Читать «Из книги «Смак корней, или В поисках утраченной правды»» онлайн - страница 9
Борис Евсеев
В самом конце повести "веселый солдат" Астафьев написал: "Совсем недавно в каком-то промежутке сочинительски-бредовых снов увидел я отчетливо и ясно палец в брезентовом заношенном напалке. Стянул зубами грязно-соленый напалок и увидел неуклюже обросшую мясом кость, увенчанную кривым, зато крепким, что конское копыто, ногтем, и безо всякого ехидства, без боли и насмешки подумал: "Да-а, все-таки они схожи: моя жизнь и этот изуродованный на производстве палец".
Когда Астафьев нажимал пальцем курок винтовки, из которой в Польше, на картофельном поле застрелил немца, когда он этим изуродованным пальцем нажимал на перо или его поддерживал — палец был цел. Изуродовали его люди и обстоятельства. Когда-то в пальце, как ив самом Астафьеве, была сила телесная и духовная. Теперь этой силы у Виктора Петровича, может, и не так много. Отняли ее — опять же люди. И если где сила эта и осталась, так это там, где людей нет, а есть реки, камыши, охотничьи засидки, где течет одинокая, теперь уже плохо слышащая слово "веселого солдата" жизнь.
Горько? Зато правда.
Закон сохранения веса
Смятенные записки
Утром 28 декабря 2001 года раздался звонок.
Владимир Николаевич Корнилов поздравлял с Новым годом. Спросил, как я себя чувствую после операции, потом неожиданно сказал:
— А я, Борис Тимофеевич, (он всегда обращался по имени-отчеству) умираю. У меня рак.
Я бросился утешать, приводить какие-то пустые резоны, спрашивать о лекарствах, говорить о том, что рак не всесилен, что иногда он отступает, да и откуда этому раку взяться, ведь месяц назад о нем и помину не было…
— Нет, я знаю. Это всё. Каждый день скорые, дикая боль, хоспис…
Стремясь как-то разрядить обстановку, я сказал, что на рождественских каникулах непременно к нему заеду.
— Да, да… Заезжайте, — слабо ответил Владимир Николаевич и положил трубку.
Через десять дней его не стало.
* * *
Владимира Николаевича Корнилова я узнал всего за три года до его смерти. Однако написать о нем — считаю своим долгом. И вот почему.
Мне кажется, о поэте-Корнилове сказано досадно мало. И потому даже заметки человека с ним не коротко и не протяженно знакомого, будут небесполезны. Ведь был Владимир Николаевич и поэтом и человеком редкостным! Впервые, прочитав его маленькую книжечку, вышедшую в 1989 году в библиотечке “Огонька”, я долго не мог прийти в себя.

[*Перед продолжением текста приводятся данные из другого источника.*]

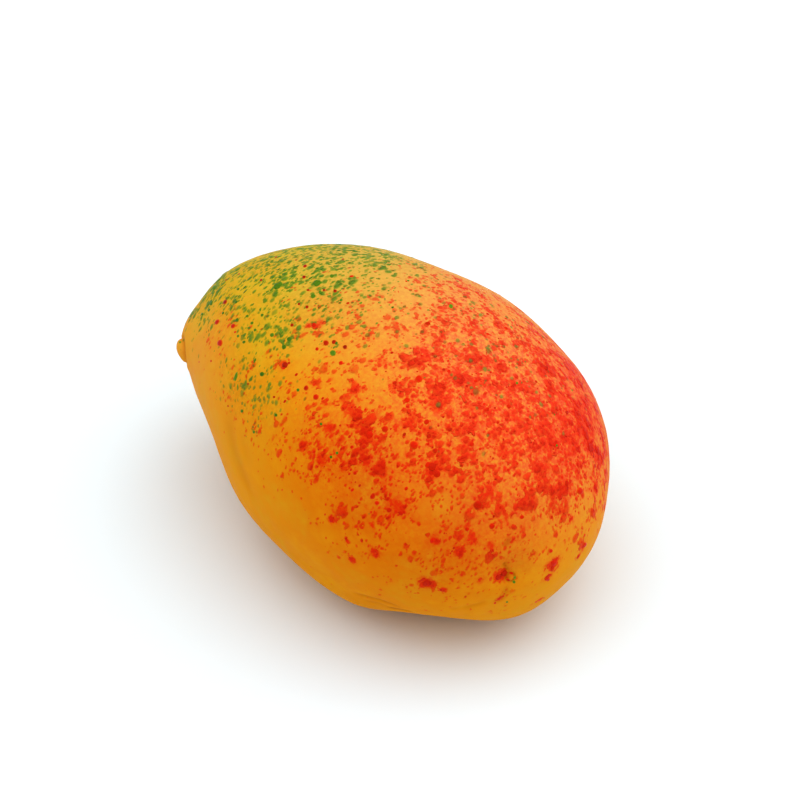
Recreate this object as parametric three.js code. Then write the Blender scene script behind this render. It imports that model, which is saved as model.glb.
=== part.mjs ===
// A marzipan sweet, hand-moulded and painted as a small mango, in millimetres.
//
// It is one solid that lies on its flat base, with +Z up. +X points to the stem end,
// -X to the beak end, and -Y is the belly, the side with the hollow under the beak.
// The origin is the middle of the base, below the centre of the bounding box.
import * as THREE from 'three';
import { mergeVertices } from 'three/addons/utils/BufferGeometryUtils.js';

// Driving dimensions of the rolled fruit, before it is pressed on the table
const LENGTH = 60;
const WIDTH = 41.4;
const HEIGHT = 39.8;

// How the plain egg becomes a mango
const STEM_END_WIDER = 0.14; // share of the width gained toward the stem end
const STEM_END_TALLER = 0.07; // share of the height gained toward the stem end
const ENDS_SLIMMER = 0.06; // share of the section lost at both ends
const BELLY_CURVE = 1.5; // mm that both ends bend toward the belly
const BOTTOM_CURVE = 0.1; // mm that both ends bend down
const LEAN = 0.7; // mm that the crown leans toward the belly
const MIDDLE = 1 / 3; // mean of x squared over a sphere, which keeps the bends centred

// The flat base
const BASE_DEPTH = 16.4; // mm from the middle of the form down to the table
const BASE_EDGE = 1.6; // mm over which the side rounds into the base
const BASE_CUT = 0.1; // mm of the rounding that the table presses quite flat

// Soft swells (+) and dents (-) left by the hand. Longitude runs from the stem end
// towards the back and latitude runs up, in degrees. Rise is in millimetres.
const PRESSES = [
  { name: 'beak shoulder', longitude: -150, latitude: 10, across: 10, along: 10, rise: 1.05 },
  { name: 'beak crown', longitude: -170, latitude: 25, across: 12, along: 12, rise: 0.2 },
  { name: 'hollow under the beak', longitude: -125, latitude: -10, across: 12, along: 13, rise: -0.8 },
  { name: 'belly', longitude: -100, latitude: -25, across: 14, along: 14, rise: 0.55 },
  { name: 'belly foot', longitude: -80, latitude: -30, across: 9, along: 8, rise: 0.5 },
  { name: 'spread lip', longitude: -65, latitude: -35, across: 11, along: 8, rise: 0.9 },
  { name: 'tuck beside the lip', longitude: -40, latitude: -40, across: 12, along: 9, rise: -0.95 },
  { name: 'stem foot', longitude: -10, latitude: -30, across: 12, along: 10, rise: 0.6 },
  { name: 'flat of the cheek', longitude: 35, latitude: -5, across: 13, along: 13, rise: -0.35 },
  { name: 'back shoulder', longitude: 70, latitude: 30, across: 16, along: 14, rise: -0.45 },
  { name: 'flat of the back', longitude: 100, latitude: 45, across: 18, along: 14, rise: -0.7 },
];

// The nub at the tip of the beak and the dimple where the stem was
const NUB = { longitude: -144, latitude: 6, radius: 1.95, rise: 0.9, roundness: 0.8 };
const DIMPLE = { longitude: -19, latitude: 2, radius: 3.6, rise: -0.8, roundness: 2 };

// The surface: a subdivided icosahedron whose points gather at the nub and the dimple
const SUBDIVISION = 20;
const GATHERED_SPREAD = 16; // degrees round each centre
const GATHERED_SHARE = 0.6; // how much closer the points are at the centre

const PAINTED_MARZIPAN = new THREE.MeshStandardMaterial({
  color: 0xee8a2c,
  roughness: 0.42,
  metalness: 0,
});

// Returns the unit vector at a longitude and latitude given in degrees.
function directionAt(longitude, latitude) {
  const aroundZ = THREE.MathUtils.degToRad(longitude);
  const upward = THREE.MathUtils.degToRad(latitude);
  return new THREE.Vector3(
    Math.cos(upward) * Math.cos(aroundZ),
    Math.cos(upward) * Math.sin(aroundZ),
    Math.sin(upward),
  );
}

// Returns the larger of two heights, rounded over where they are nearly equal.
function roundedMaximum(first, second, edge) {
  const near = Math.max(edge - Math.abs(first - second), 0) / edge;
  return Math.max(first, second) + (near * near * edge) / 4;
}

// Returns how strongly a press acts at a direction: 1 at its centre, fading as a bell.
function pressAt(press, direction) {
  const centre = directionAt(press.longitude, press.latitude);
  const angle = THREE.MathUtils.radToDeg(direction.angleTo(centre));
  const tangent = direction.clone().addScaledVector(centre, -direction.dot(centre));
  if (tangent.lengthSq() === 0) {
    return 1;
  }
  tangent.normalize();
  const east = directionAt(press.longitude + 90, 0);
  const north = centre.clone().cross(east);
  const across = (angle * tangent.dot(east)) / press.across;
  const along = (angle * tangent.dot(north)) / press.along;
  return Math.exp(-across * across - along * along);
}

// Returns the egg-shaped point of a direction, bent and leaned into a mango.
function mangoPoint({ x, y, z }) {
  const slimming = 1 - ENDS_SLIMMER * x * x;
  const bend = x * x - MIDDLE;
  return new THREE.Vector3(
    (LENGTH / 2) * x,
    (WIDTH / 2) * y * slimming * (1 + STEM_END_WIDER * x) - BELLY_CURVE * bend - LEAN * z,
    (HEIGHT / 2) * z * slimming * (1 + STEM_END_TALLER * x) - BOTTOM_CURVE * bend - LEAN * y,
  );
}

// Returns the outward direction of the plain egg, along which the hand's presses move it.
function outwardAt({ x, y, z }) {
  return new THREE.Vector3(x / LENGTH, y / WIDTH, z / HEIGHT).normalize();
}

// Returns the surface point of a direction, pressed by hand but without nub and dimple.
function pressedPoint(direction) {
  const rise = PRESSES.reduce((sum, press) => sum + press.rise * pressAt(press, direction), 0);
  return mangoPoint(direction).addScaledVector(outwardAt(direction), rise);
}

// Returns how far a nub or dimple moves a point, from its full rise to none at its radius.
function buttonRise(button, point) {
  const centre = pressedPoint(directionAt(button.longitude, button.latitude));
  const reach = point.distanceTo(centre) / button.radius;
  return button.rise * Math.max(1 - reach * reach, 0) ** button.roundness;
}

// Returns the direction moved toward a centre, so that more points lie round it.
function gather(direction, centre) {
  const angle = direction.angleTo(centre);
  const axis = centre.clone().cross(direction);
  if (axis.lengthSq() === 0) {
    return direction;
  }
  const reach = THREE.MathUtils.radToDeg(angle) / GATHERED_SPREAD;
  const turned = -angle * GATHERED_SHARE * Math.exp(-reach * reach);
  return direction.clone().applyAxisAngle(axis.normalize(), turned);
}

// Returns the closed surface of the whole sweet, standing on z = 0.
function sweetGeometry() {
  const sphere = new THREE.IcosahedronGeometry(1, SUBDIVISION);
  sphere.deleteAttribute('normal');
  sphere.deleteAttribute('uv');
  const surface = mergeVertices(sphere);
  const positions = surface.getAttribute('position');
  const direction = new THREE.Vector3();
  for (let index = 0; index < positions.count; index += 1) {
    direction.fromBufferAttribute(positions, index).normalize();
    const gathered = [NUB, DIMPLE].reduce(
      (moved, button) => gather(moved, directionAt(button.longitude, button.latitude)),
      direction,
    );
    const point = pressedPoint(gathered);
    const rise = buttonRise(NUB, point) + buttonRise(DIMPLE, point);
    point.addScaledVector(outwardAt(gathered), rise);
    const settled = roundedMaximum(point.z, -BASE_DEPTH - BASE_CUT, BASE_EDGE);
    point.z = Math.max(settled, -BASE_DEPTH);
    positions.setXYZ(index, point.x, point.y, point.z);
  }
  surface.computeBoundingBox();
  const { min, max } = surface.boundingBox;
  surface.translate(-(min.x + max.x) / 2, -(min.y + max.y) / 2, -min.z);
  surface.computeVertexNormals();
  return surface;
}

const sweet = new THREE.Mesh(sweetGeometry(), PAINTED_MARZIPAN);
sweet.name = 'marzipan_mango';

const model = new THREE.Group();
model.add(sweet);

export default model;
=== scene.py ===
"""Looks of a marzipan sweet, moulded by hand as a small mango and spattered with food colour.

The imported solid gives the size, the place and the large forms. This script refines its
surface, presses the small creases into it, paints it and sets raised drops of colour on it.
Lengths are in millimetres until a mesh or a light is made, and Blender's are in metres.
"""
import logging
import math
from collections.abc import Iterator
from dataclasses import dataclass
from enum import Enum

import bmesh
import bpy
import numpy as np
from mathutils import Matrix, Vector, noise
from mathutils.bvhtree import BVHTree


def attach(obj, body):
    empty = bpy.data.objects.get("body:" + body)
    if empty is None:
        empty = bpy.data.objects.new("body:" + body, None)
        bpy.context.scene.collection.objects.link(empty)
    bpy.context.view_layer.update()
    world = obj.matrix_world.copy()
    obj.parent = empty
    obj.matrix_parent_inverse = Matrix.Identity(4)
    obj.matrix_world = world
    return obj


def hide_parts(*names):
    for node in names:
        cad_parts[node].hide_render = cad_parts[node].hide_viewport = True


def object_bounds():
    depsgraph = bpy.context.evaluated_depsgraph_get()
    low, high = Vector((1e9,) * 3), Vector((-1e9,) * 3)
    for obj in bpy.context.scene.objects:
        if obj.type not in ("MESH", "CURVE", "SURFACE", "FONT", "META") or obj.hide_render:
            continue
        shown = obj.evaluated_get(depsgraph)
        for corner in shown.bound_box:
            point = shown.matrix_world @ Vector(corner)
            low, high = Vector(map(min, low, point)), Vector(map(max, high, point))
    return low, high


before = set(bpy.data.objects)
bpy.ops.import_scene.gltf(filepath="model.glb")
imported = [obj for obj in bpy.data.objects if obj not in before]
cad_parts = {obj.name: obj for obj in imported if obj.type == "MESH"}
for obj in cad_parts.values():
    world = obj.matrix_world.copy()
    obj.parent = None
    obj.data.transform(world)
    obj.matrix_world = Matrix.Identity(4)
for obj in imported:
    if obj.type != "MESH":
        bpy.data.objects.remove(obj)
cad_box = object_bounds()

MM = 0.001
BODY_NODE = "marzipan_mango"

Pixel = tuple[float, float]
Colour = tuple[float, float, float]
Direction = tuple[float, float, float]
Span = tuple[float, float]
Node = bpy.types.Node
Socket = bpy.types.NodeSocket

log = logging.getLogger("mango_sweet")


def opaque(colour: Colour) -> tuple[float, float, float, float]:
    """Returns a colour with full opacity, as shader sockets take it."""
    return (*colour, 1.0)


def smooth_step(values: np.ndarray, low: float, high: float) -> np.ndarray:
    """Returns a share for each value, rising smoothly from 0 at low to 1 at high."""
    share = np.clip((values - low) / (high - low), 0.0, 1.0)
    return share * share * (3.0 - 2.0 * share)


def bell(reach: np.ndarray) -> np.ndarray:
    """Returns 1 where the reach is nothing, falling softly to 0 on both sides."""
    return np.exp(-(reach**2))


@dataclass(frozen=True)
class PhotoCamera:
    """The photograph's view, worked out from the outline of the sweet."""

    azimuth: float = 47.44
    elevation: float = 42.0
    distance: float = 450.0
    pixels_per_mm: float = 8.472
    target: Direction = (0.0, -0.47, 16.4)
    target_pixel: Pixel = (392.2, 423.15)
    image_side: float = 800.0
    sensor: float = 36.0

    def axes(self) -> tuple[Vector, Vector, Vector]:
        """Works out how the view stands.

        Returns:
            Its right, up and backward directions.
        """
        turn, tilt = math.radians(self.azimuth), math.radians(self.elevation)
        back = Vector((math.sin(turn) * math.cos(tilt), -math.cos(turn) * math.cos(tilt), math.sin(tilt)))
        right = Vector((math.cos(turn), math.sin(turn), 0.0))
        return right, back.cross(right), back

    def eye(self) -> Vector:
        """Works out where the camera is.

        Returns:
            Its place in millimetres.
        """
        right, up, back = self.axes()
        half = self.image_side / 2.0
        sideways = (half - self.target_pixel[0]) / self.pixels_per_mm
        upward = (self.target_pixel[1] - half) / self.pixels_per_mm
        return Vector(self.target) + back * self.distance + right * sideways + up * upward

    def ray(self, pixel: Pixel) -> Vector:
        """Works out where the camera looks at a pixel.

        Args:
            pixel: A place in the photograph.

        Returns:
            The direction from the camera through it.
        """
        right, up, back = self.axes()
        half = self.image_side / 2.0
        across = (pixel[0] - half) / (self.pixels_per_mm * self.distance)
        down = (pixel[1] - half) / (self.pixels_per_mm * self.distance)
        return (right * across - up * down - back).normalized()

    def place(self) -> None:
        """Makes the camera and gives it to the scene."""
        data = bpy.data.cameras.new("photo_camera")
        data.sensor_width = self.sensor
        data.lens = self.sensor * self.pixels_per_mm * self.distance / self.image_side
        data.clip_start, data.clip_end = 0.01, 20.0
        camera = bpy.data.objects.new("photo_camera", data)
        bpy.context.collection.objects.link(camera)
        right, up, back = self.axes()
        camera.location = self.eye() * MM
        camera.rotation_euler = Matrix((right, up, back)).transposed().to_euler()
        bpy.context.scene.camera = camera


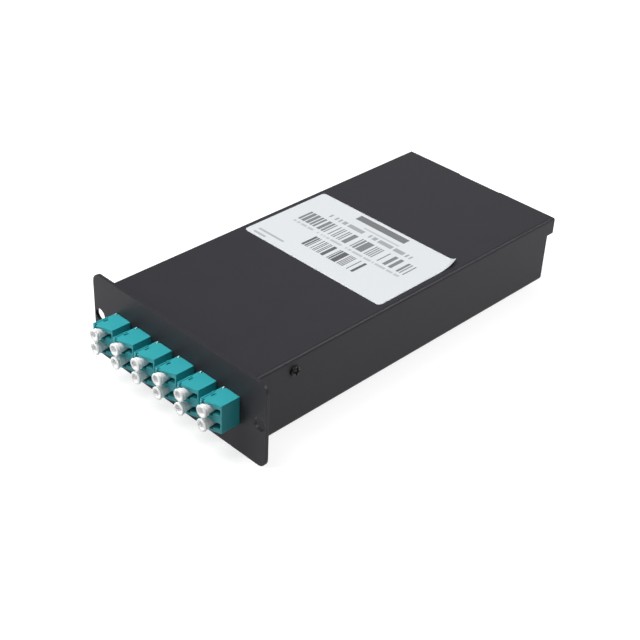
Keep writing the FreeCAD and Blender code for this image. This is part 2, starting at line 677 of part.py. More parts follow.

Вот что нужно было русской поэзии! Музыка коротких строк. Нагое повествование, закованное в ритм. Никаких красот и излишеств: только основное, одна суть. Вдруг показалось: поэзия не в звуке, и даже не в смысле, а в их сжатии. В сжатии — до крупиц, до кристаллической решетки, до боли, — образов, сравнений, строк. В удлинении пауз, в протаптывании узеньких звуковых дорожек к самому великому и дорогому, что есть в поэзии: к словам молчания.
С той огоньковской книжечки я стал за его стихами следить, стал потихоньку выстраивать в сознании — правда, мозаично, обрывками — и сам облик поэта, стал осторожно реконструировать его жизнь. И поэтому, когда он (по моей просьбе) принес стихи для публикации в “Книжном обозрении”, я уже чувствовал и знал: передо мной самый, пожалуй, крупный из традиционных поэтов современной России.